As to the pH problem, first it would be good to know what pH level you're
shooting for, and why. Plants (and a lot of fish) aren't all that
sensitive to pH.  Plants often grow better at low pH because that implies
a better CO2 supply, not because they like the pH to be low.

Normally we use CO2 to get the pH down to reasonable levels.  If your DIY
CO2 system isn't dropping your pH, then you first need to look for
problems there.  With a 75 gallon tank you should probably be running 2 or
3 2-litre CO2 generators, or something with an equivalent volume of sugar

If you are producing enough CO2 then you need to make sure that it's
getting into the water.  That means making sure you have a leak-free
system, that whatever you're using to get the CO2 dissolved is working
efficiently and that you don't have turbulence that allows the CO2 to
escape before the plants can get to it.

If you're getting enough CO2 and you're getting it all into the water then
finally you need to know the alkalinity of your water supply and check the
CO2-pH-Alkalinity charts or tables at thekrib.  If the alkalinity of your
water supply is too high to get the pH down where you want it without
excess amounts of CO2, then you may need to do something to lower the
alkalinity.  The safest way to do that is to mix your normal water supply
with a low-alkalinity water -- bottled RO water, for instance.

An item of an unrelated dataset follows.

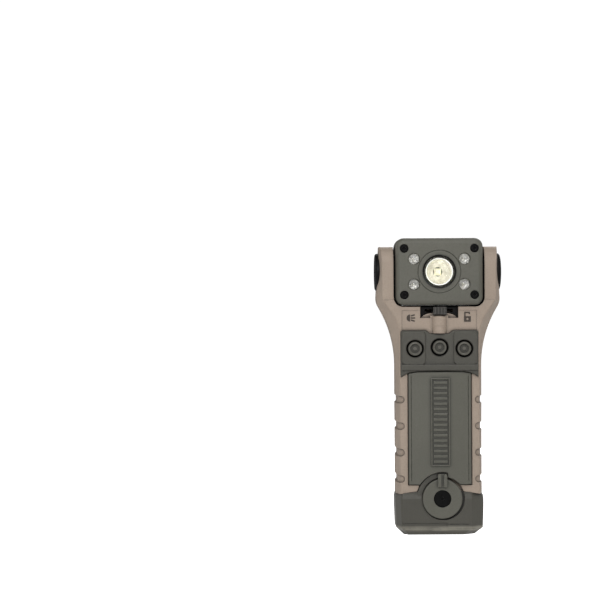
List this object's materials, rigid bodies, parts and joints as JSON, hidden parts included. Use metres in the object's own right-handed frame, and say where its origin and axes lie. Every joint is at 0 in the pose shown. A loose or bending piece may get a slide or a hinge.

I can't recommend that you use a garden soil acidifier -- and certainly I
can't give any advise on it's use without knowing what (aside from
chelated metals) are actually in the product.

> I have a Silver Dallar in the tank, which I purchased in 1988.  He has
> been through 6 moves with me.  (going thru school)  I take every
> precaution to keep him healthy.

Aren't Silver Dollars major plant eaters?